Une fois la crise déclarée, évitez à tout prix de paniquer. Une crise se gère la tête froide. Si l’embarcation prend l’eau, le pêcheur ne doit pas se jeter par-dessus bord, mais faire le point de la situation. Par où et à quelle vitesse l’eau montet-elle ? Comment pourrait-on colmater cette voie d’eau ? Assurez-vous de la fiabilité des informations sur la base desquelles vous faites le point. Le pêcheur doit pouvoir s’appuyer sur un équipage qui fonctionne, tout en ayant besoin d’instructions claires. Il en va de même pour les entreprises et les associations. Donnez à vos collaboratrices et collaborateurs, à vos membres ainsi qu’aux médias des informations claires. Et surtout : jamais de mensonges ! Le pêcheur n’a aucun intérêt à faire croire à ses matelots qu’il n’y a pas de voie d’eau alors qu’ils ont de l’eau jusqu’aux genoux.

 

4. L’après-crise

La crise surmontée, on ne pense souvent qu’à revenir à la normale. Ce qui n’est pas conseillé. Une fois qu’il a réussi à regagner la rive, le pêcheur naufragé ne doit pas uniquement avoir en tête l’achat d’un autre bateau. La gestion de crise doit se prolonger au-delà de l’épisode aigu. Et, la crise passée, les faits doivent être analysés et documentés, p. ex. sous forme d’un débriefing, pour lequel doit exister une culture organisationnelle permettant d’émettre, à quelque niveau que ce soit, des critiques constructives. Il serait en outre souhaitable que le pêcheur écoute ce que lui dit son équipage, à plus forte raison s’il essaie de lui faire comprendre qu’il ne s’en tirera pas avec une simple réparation et qu’il aurait meilleur temps de faire expertiser son bateau et d’en faire vernir la coque par un peintre pour éviter qu’elle ne pourrisse.

 

Diriger par gros temps

La « National Defense University » américaine a étudié sous le titre « Weathering The Storm » des pandémies du passé dont elle a tiré des enseignements pour les organisations.
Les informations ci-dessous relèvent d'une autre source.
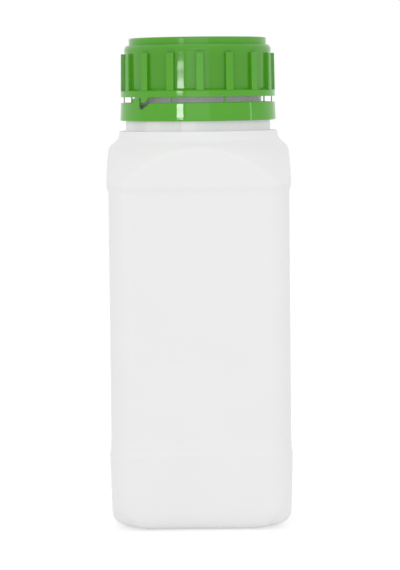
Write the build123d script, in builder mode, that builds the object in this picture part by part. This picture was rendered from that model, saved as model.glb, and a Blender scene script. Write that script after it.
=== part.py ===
"""A square media bottle with a tamper-evident screw cap.

Millimetres. The origin is the centre of the foot, +Z is up and the front face looks along -Y.
The bottle, the tamper ring, the seal liner and the screw cap are separate pieces.
"""

import os
from math import atan2, cos, degrees, radians, sin, sqrt

from build123d import *

# ---------------------------------------------------------------- bottle body
panel_width = 66.7          # across two opposite side panels
corner_radius = 7.5         # upright corners, at the panels
wall = 1.2                  # body wall
foot_narrowing = 0.1        # how far the foot of the base band is inside the panels
base_band_step = 0.55       # how far the top of the base band is outside the panels
base_band_height = 28.2     # foot to the top of the base band
base_lip_step = 0.3         # short steep step at the top of the base band
base_lip_height = 1.8
base_ramp = 5.5             # base band down to panel, lip included
panel_height = 91.5
ledge_height = 2.2          # panel out to shoulder band
shoulder_band_step = 0.65   # how far the shoulder band is outside the panels
band_blend = 3.0            # rounding where bands meet panels
foot_circle = 31.5          # radius of the flat middle of the base
bowl_radius = 14.0          # upward curve of the base towards the corners
bowl_sweep = 75.0           # degrees that the curve turns through
recess_width = 40.0         # push-up in the middle of the base
recess_depth = 1.6
recess_corner = 12.0
recess_taper = 25.0         # degrees
pinch_line_width = 0.9      # weld line left by the mould across the base
pinch_line_height = 0.35

# ------------------------------------------------------------------- shoulder
corner_land = 1.0           # band left under the dome at the upright corners
dome_height = 16.3
dome_radius = 70.0
dome_edge_blend = 2.5       # soft edge between dome and flat sides
pedestal_radius = 29.95
pedestal_height = 2.7
pedestal_blend = 4.0

# ----------------------------------------------------------------------- neck
neck_wall = 1.7
collar_radius = 27.3
collar_height = 5.1
groove_radius = 26.3        # under the retaining bead
groove_height = 2.0
bead_radius = 27.5          # holds the tamper ring down
bead_height = 1.5
bead_slope = 1.6
thread_root_radius = 24.0   # plain neck under the thread
neck_height = 31.5          # pedestal to rim
rim_blend = 0.5
thread_depth = 1.6
thread_pitch = 5.0
thread_turns = 1.6
thread_base = 2.6           # width of the thread at its root
thread_crest = 1.2
thread_bite = 0.4           # how deep the thread is rooted in the wall that carries it
thread_below_rim = 4.0      # rim to the top end of the thread

ratchet_height = 0.6        # teeth on the collar, radially
ratchet_first = -73.9       # degrees from the front, to the right
ratchet_pitch = 30.4
ratchet_count = 3           # teeth in each of two opposite quarters
ratchet_crest = 10.7
ratchet_run = 26.0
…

Publiée en 2006, cette étude a identifié pour le fonctionnement interne des organisations des enseignements importants. En cas d’absence d’un collaborateur, un autre doit par exemple être prêt à assumer les tâches essentielles de l’absent. Elle recommande un travail posté, permettant, le cas échéant, de limiter nettement les contacts sociaux et, partant, les occasions de contagion. Les connexions Internet, dit-elle, doivent être rapides et stables et les équipes préparées à se mettre au télétravail.
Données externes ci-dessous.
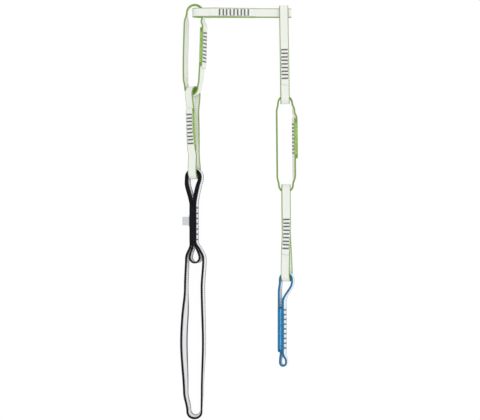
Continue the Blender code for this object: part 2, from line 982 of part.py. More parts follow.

La partie la plus importante de l’étude est consacrée à la communication au sein de l’équipe. Nous en avons extrait quatre points que nous avons complétés par ce que nous a appris la crise du coronavirus.
 

1.  Votre crédibilité est votre plus grand bien. Dites ce dont vous êtes sûr
     et dites aussi ce que vous ne savez pas.

2.  Évitez les fausses affirmations.
     Le soin, l’exactitude doivent primer la précipitation.

3.  Assurez-vous que les autres répercutent vos informations.
 
4.  Faites en sorte que votre comportement induise le calme et la réflexion.
 

Une équipe bien informée contribue à dissiper l’anxiété et l’incertitude. Car ce qui importe en temps de crise n’est pas seulement d’informer, mais surtout de donner l’exemple de la crédibilité et du respect.

 

Les théories du complot
Un sondage sur la crise du coronavirus le montre : les théories du complot sont plus nombreuses qu’on ne l’imagine. Un Autrichien, Suisse ou Français sur quatre est persuadé que ce sont des puissances étrangères ou d’autres forces qui ont délibérément mis le coronavirus en circulation.

Source : Gallup International, relevé en mars 2020 dans The Economist du 6 juin 2020.